Director/Visual Effects Supervisor – Christopher Bremble, Screenplay – Greg Bennett, Producer – Brian Hartman, Photography – Andrew Huebscher, Music – Lior Rosner, Visual Effects – Dark Blue Sea (Supervisor – Tie Wen Xie), Special Effects/Miniatures/Space Shuttle Sets and Spacesuits Designed by Wonderworks (Special Effects Supervisor – G. Peter King, Miniature Supervisor – Brick Price), Production Design – John Hartman. Production Company – Tranquillity Base
Tamara Davies (Amanda), Dale Midkiff (Ben Patterson), Stan Kirsch (Kevin), Corey Large (Philip), Alejo Mo-sun (Charlie), G. Peter King (Tom)
The space shuttle Discovery is returning to Earth when its engines blow out. The mission commander Kevin is forced to dump much of the oxygen supply but is still unable to prevent the shuttle from crashing into the ocean. After skipping across the surface, the shuttle sinks down some 250 feet. The previous mission commander Ben locates them in a mini-sub and announces that he will stay there until the rescue mission arrives in sixteen hours’ time. Ben is crewwoman Amanda’s husband and they have just gone through a painful separation. During the separation, she spent the night with Kevin who is now certain that he loves her. This triangle creates tensions within the confined space of the shuttle. Moreover, it is discovered that Kevin has recklessly used most of the remaining oxygen supplies to protect the shuttle’s satellite payload from seawater, leaving them with not enough air to last until the rescue ship comes.
Deep Rescue comes with the interesting idea of a disaster movie based around the space shuttle. Certainly this is an idea that would make for an interesting big-budget film some day – maybe if some producer ever gets around to filming Kevin J. Anderson and Doug Beason’s novel Ignition (1996). Earlier there was Spacecamp (1986), which was premised around the idea of teenagers trapped aboard the space shuttle in orbit, which failed through mediocrity of treatment.
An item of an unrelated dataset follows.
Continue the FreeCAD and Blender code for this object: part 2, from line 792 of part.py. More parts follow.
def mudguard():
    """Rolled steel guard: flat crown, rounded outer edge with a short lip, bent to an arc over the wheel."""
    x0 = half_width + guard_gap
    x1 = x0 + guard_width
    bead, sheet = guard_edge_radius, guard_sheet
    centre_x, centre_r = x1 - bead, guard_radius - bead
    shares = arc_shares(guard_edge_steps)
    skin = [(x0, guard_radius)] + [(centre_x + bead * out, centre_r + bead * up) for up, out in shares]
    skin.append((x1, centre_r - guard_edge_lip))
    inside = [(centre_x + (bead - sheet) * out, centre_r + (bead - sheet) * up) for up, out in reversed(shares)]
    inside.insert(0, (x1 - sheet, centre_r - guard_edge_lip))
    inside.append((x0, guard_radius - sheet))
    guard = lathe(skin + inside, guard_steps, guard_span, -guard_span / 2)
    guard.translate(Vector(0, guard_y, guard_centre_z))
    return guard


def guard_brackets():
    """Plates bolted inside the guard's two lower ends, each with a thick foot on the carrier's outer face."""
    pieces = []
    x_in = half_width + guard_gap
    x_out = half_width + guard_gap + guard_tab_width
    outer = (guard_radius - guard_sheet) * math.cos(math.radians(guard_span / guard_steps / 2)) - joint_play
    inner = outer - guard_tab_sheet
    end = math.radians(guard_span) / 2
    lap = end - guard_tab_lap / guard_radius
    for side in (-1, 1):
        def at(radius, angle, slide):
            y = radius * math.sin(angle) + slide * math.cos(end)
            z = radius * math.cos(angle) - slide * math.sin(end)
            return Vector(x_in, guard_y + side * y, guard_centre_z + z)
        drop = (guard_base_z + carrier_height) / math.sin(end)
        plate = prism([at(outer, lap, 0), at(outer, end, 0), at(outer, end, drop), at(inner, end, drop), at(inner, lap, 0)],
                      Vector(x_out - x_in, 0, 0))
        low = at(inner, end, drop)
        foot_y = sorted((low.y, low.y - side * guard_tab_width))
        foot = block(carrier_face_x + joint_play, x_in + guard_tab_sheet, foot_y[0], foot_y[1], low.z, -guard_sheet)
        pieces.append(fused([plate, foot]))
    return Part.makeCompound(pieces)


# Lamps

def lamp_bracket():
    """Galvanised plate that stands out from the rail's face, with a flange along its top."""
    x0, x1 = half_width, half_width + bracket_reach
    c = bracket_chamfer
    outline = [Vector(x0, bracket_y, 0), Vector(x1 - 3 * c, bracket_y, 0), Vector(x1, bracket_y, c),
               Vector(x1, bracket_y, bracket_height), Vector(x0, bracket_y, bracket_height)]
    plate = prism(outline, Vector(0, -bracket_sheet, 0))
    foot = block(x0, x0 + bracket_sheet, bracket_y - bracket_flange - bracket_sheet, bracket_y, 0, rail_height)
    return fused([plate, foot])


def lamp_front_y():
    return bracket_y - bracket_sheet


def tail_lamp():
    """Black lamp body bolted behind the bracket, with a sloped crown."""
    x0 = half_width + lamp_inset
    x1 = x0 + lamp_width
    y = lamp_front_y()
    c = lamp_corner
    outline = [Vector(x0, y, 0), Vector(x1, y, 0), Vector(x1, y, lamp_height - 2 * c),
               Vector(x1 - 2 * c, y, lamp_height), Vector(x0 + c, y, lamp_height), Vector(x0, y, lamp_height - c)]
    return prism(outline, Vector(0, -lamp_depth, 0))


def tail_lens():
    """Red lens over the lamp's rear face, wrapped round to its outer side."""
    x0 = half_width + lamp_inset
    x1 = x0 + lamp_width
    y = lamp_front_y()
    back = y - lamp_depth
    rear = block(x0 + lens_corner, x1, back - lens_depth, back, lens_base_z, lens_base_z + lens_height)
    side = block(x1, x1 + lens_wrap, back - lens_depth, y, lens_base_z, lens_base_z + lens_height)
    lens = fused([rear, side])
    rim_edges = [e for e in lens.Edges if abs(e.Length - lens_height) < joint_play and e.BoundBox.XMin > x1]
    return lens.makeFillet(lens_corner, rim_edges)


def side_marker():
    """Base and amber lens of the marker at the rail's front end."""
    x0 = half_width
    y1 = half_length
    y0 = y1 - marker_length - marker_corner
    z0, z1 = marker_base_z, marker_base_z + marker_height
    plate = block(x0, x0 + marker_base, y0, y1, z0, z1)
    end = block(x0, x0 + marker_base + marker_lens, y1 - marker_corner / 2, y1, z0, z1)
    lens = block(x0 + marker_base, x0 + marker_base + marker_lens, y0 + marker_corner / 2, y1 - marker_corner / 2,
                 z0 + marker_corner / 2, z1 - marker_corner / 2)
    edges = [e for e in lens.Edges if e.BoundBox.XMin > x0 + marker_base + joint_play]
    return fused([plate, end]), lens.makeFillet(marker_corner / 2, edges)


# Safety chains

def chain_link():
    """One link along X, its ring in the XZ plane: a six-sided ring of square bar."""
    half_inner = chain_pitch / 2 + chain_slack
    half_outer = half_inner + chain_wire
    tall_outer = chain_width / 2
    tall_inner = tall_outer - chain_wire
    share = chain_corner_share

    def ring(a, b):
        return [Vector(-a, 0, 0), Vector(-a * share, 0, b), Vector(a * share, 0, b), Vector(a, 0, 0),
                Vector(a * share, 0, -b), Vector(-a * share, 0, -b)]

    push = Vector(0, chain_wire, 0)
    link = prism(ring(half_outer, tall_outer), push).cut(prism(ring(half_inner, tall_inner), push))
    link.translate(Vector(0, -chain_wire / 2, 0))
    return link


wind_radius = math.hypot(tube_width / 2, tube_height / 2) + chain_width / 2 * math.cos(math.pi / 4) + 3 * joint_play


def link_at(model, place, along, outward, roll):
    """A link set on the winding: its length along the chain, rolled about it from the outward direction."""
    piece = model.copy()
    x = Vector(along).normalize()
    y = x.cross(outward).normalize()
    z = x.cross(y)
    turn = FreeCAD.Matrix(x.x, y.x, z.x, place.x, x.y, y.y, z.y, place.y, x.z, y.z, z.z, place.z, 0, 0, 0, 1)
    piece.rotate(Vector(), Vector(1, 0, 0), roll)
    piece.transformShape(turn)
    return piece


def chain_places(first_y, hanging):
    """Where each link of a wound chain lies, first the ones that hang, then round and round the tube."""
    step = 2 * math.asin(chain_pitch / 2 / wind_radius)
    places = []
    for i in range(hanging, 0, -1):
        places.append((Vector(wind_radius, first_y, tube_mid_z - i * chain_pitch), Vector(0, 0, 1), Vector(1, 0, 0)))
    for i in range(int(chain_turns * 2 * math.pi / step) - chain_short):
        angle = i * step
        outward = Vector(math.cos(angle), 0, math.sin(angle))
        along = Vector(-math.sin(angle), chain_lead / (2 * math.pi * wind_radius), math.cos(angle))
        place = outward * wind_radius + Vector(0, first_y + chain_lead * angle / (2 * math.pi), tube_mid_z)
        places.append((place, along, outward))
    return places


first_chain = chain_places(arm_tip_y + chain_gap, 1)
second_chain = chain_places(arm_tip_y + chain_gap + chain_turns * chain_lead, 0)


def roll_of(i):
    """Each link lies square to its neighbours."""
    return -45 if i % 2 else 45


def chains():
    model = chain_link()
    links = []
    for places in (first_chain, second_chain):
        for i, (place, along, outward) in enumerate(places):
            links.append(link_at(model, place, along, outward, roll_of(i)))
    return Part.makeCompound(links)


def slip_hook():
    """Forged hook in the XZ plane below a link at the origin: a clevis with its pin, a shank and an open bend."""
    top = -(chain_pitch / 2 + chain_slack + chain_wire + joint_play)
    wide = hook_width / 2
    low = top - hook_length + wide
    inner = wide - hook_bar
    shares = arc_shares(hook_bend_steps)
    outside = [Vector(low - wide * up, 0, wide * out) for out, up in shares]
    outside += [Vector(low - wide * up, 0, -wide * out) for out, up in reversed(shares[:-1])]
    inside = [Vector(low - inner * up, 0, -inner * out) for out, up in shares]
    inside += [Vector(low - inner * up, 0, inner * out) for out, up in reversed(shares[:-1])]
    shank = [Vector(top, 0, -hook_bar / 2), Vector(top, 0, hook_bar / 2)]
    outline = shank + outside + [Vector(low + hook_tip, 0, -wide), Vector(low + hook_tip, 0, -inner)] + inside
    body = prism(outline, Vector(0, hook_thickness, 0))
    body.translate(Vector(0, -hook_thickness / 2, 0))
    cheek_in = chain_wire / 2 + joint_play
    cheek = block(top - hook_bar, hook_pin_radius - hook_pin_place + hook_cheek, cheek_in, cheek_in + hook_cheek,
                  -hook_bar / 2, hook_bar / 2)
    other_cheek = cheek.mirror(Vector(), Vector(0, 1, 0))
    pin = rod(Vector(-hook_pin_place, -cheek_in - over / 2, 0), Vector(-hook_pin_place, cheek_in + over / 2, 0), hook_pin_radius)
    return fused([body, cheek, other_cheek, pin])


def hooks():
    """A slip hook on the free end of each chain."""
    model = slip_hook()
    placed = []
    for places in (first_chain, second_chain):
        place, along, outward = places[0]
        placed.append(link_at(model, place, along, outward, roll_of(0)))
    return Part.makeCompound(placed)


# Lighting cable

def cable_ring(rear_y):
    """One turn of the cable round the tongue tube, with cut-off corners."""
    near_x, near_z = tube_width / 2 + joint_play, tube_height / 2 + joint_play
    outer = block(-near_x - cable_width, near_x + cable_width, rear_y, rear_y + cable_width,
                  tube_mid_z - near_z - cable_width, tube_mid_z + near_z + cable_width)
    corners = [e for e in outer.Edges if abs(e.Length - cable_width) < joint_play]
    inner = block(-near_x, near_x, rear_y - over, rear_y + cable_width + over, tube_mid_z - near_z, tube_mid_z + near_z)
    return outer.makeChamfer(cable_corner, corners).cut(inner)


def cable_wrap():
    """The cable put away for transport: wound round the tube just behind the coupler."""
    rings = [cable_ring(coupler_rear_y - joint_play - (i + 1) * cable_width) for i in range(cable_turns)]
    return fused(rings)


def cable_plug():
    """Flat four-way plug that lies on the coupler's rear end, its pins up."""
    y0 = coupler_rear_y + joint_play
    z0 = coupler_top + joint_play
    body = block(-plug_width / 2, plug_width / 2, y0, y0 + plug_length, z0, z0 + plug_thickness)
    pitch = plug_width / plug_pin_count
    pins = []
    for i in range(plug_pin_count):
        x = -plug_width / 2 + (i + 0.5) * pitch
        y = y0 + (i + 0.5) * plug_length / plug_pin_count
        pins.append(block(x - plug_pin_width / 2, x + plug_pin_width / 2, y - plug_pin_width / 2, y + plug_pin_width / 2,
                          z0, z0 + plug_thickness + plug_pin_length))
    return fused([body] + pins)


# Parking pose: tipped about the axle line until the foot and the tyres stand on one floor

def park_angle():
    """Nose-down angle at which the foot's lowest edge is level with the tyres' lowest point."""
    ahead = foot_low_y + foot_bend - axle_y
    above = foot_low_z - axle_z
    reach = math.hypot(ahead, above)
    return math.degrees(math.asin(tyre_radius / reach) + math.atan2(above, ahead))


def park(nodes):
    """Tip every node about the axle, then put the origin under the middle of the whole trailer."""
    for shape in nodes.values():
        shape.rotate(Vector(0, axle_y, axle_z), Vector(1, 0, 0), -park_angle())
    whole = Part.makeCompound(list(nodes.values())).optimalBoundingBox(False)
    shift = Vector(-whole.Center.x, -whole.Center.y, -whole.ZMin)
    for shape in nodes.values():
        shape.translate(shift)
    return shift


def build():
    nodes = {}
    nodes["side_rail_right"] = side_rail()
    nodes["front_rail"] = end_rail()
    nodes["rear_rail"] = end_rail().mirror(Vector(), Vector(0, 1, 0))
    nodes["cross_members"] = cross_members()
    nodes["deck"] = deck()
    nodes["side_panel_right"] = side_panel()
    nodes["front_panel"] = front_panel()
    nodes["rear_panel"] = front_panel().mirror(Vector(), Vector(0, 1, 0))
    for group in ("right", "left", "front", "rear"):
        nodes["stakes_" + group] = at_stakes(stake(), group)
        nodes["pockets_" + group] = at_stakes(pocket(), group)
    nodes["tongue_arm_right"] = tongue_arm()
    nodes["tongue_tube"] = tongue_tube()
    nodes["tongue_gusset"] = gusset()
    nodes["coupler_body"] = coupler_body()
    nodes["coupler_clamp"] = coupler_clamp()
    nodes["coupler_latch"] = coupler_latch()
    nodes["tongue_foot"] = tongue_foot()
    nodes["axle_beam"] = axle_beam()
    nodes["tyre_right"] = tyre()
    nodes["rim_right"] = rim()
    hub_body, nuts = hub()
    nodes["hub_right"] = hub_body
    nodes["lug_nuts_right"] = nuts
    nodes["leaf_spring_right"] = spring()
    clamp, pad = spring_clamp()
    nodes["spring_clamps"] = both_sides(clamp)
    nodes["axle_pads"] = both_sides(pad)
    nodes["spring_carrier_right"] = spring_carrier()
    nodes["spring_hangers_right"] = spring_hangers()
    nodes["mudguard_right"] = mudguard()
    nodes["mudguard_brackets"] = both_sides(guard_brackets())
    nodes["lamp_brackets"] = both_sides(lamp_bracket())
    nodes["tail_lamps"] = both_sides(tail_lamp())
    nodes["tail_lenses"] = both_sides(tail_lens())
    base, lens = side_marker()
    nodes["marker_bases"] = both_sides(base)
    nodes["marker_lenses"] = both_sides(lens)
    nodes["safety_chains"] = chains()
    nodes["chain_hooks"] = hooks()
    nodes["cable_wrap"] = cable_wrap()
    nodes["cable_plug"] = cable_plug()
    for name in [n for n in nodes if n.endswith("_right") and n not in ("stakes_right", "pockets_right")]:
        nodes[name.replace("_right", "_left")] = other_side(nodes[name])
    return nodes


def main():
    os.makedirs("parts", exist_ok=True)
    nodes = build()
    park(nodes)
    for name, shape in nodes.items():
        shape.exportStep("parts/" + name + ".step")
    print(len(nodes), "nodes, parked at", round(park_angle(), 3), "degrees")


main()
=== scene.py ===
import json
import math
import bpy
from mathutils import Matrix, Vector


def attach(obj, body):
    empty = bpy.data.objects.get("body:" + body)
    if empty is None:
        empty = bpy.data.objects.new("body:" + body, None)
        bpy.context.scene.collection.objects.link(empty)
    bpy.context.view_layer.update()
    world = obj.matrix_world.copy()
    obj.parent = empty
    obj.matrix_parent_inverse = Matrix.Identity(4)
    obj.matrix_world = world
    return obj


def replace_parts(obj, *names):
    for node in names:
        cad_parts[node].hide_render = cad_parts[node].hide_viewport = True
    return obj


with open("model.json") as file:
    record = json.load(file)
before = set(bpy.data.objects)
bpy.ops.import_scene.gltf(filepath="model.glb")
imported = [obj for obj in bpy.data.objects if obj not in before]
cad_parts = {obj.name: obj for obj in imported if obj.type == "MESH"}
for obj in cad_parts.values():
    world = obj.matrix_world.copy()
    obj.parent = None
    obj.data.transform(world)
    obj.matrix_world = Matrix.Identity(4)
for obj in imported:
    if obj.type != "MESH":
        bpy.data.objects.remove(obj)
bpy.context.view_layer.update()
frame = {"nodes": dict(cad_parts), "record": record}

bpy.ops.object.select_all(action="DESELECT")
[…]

Although in large part, Deep Rescue, with its premise of a shuttle crew trapped aboard on the ocean floor, pushes the film into the same territory as downed submarine dramas like Gray Lady Down (1977) or K-19: The Widowmaker (2002).
Alas, Deep Rescue has the great misfortune to be a disaster movie made on a way-below-miniscule budget. The film has what are possibly some of the worst digital effects of any film that one has seen in recent years, particularly during the scenes with the shuttle re-entering and skipping along the surface of the ocean, which look like no more than the graphics for a computer game circa 1995. The film has also been shot on a series of tight, constricted sets that look very cheaply constructed. (Although you at least have to applaud the economy of the film in managing to contain the entire drama within only three rooms).
On the plus side, the script makes a reasonable effort to deal with the problems of the crash in a scientifically realistic manner. The main problem is not so much this, which is reasonably interesting, but the fact that the personal drama – namely the love triangle between Dale Midkiff and Stan Kirsch for the affections of Tamara Davies – is allowed to take over and dominate the film. This majorly drags out the pace of the show – director Christopher Bremble seems determined to make us feel every single second of the sixteen hours that the rescue crew are supposed to be taking to get to the sunken shuttle. What is missing in all of this, especially for a disaster movie, is a sense of urgency or dramatic tension.
The only name actors present are Dale Midkiff, once the star of Pet Sematary (1989) and tv’s Time Trax (1993-4) and Stan Kirsch, whose only known role has been as the kid sidekick in the tv version of Highlander (1992-7). Midkiff and Tamara Davies do okay. Stan Kirsch plays cold and tightly emotionally bound – but it is a performance where seeing him in command makes it far too obvious that he is going to go off the rails. (For all that, the script fails to offer any credible reason why Kirsch is so recklessly obsessed with protecting the payload at the price of human life).
There are a surprising number of similarities between Deep Rescue and The Abyss (1989). Aside from both being dramas set on the ocean floor, there is the theme of the separated husband and wife to whom the crisis acts as a reconciliation – there is even a copycat scene where the two of them make the decision to drown together. Furthermore, Stan Kirsch seems to have modelled his performance on Michael Biehn’s character in The Abyss – that of the tightly controlled person entrusted with control of the mission who proceeds to lose it.
Deep Rescue was made by director Christopher Bremble. Bremble has made only two other films, both of which demonstrate a fascination with matters NASA and Space Mission related. These were Fallout (1998) about the hijacking of a space station and The Mercury Project/Rocket’s Red Glare (2000) about a group of teenagers who rebuild and launch a working Saturn rocket.